• Written problem:
Show every line that has the string "joints" in it.

• Data records:
————
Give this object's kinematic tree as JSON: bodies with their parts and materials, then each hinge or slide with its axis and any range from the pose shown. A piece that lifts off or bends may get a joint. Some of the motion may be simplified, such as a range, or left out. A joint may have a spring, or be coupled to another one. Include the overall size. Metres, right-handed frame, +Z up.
————
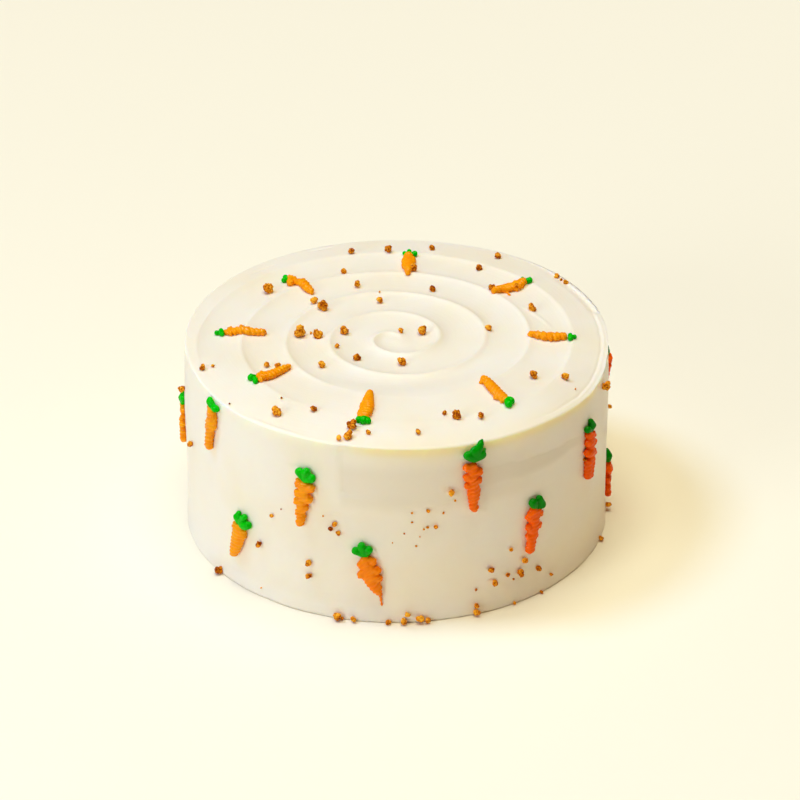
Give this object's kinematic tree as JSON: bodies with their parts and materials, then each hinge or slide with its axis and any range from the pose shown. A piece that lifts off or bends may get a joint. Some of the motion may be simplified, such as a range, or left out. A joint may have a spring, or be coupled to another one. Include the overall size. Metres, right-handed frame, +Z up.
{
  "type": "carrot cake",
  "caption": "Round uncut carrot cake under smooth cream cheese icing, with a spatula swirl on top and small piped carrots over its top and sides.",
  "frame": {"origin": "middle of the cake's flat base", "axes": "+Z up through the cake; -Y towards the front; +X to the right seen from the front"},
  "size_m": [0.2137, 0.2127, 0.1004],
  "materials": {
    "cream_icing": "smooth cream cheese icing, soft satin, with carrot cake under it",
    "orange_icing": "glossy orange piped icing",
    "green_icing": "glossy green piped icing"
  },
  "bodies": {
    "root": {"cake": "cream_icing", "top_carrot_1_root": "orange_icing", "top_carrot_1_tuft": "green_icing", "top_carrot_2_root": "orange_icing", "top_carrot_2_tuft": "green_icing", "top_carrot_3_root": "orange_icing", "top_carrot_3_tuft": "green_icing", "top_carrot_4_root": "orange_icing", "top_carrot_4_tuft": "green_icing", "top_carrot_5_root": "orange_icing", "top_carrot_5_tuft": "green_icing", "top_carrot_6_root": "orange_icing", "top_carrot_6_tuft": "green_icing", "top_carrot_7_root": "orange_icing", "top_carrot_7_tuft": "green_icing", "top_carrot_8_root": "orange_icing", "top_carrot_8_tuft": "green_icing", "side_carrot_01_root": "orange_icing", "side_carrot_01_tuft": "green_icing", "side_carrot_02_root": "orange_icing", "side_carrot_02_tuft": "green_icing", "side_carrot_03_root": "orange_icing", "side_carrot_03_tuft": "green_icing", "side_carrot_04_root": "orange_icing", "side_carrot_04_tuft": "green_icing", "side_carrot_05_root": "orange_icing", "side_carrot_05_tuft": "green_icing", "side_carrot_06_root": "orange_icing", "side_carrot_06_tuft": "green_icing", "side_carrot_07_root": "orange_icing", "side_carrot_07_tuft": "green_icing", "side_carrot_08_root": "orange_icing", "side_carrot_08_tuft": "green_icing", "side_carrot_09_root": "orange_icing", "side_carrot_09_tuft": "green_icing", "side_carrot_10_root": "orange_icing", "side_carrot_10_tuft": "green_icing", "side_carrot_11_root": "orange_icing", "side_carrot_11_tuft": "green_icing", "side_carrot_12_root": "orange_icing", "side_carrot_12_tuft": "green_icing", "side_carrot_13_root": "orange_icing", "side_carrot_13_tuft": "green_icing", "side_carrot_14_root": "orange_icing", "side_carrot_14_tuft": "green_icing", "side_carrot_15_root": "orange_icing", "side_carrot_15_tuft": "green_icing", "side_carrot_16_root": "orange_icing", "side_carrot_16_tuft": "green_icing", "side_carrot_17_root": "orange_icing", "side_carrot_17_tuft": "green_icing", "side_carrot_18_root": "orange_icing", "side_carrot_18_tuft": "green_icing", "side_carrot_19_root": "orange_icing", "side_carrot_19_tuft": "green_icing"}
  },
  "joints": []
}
————
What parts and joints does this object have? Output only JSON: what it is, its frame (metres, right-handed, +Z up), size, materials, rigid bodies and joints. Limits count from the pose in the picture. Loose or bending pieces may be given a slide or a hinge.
————
• Expected answer:
  "joints": []
What parts and joints does this object have? Output only JSON: what it is, its frame (metres, right-handed, +Z up), size, materials, rigid bodies and joints. Limits count from the pose in the picture. Loose or bending pieces may be given a slide or a hinge.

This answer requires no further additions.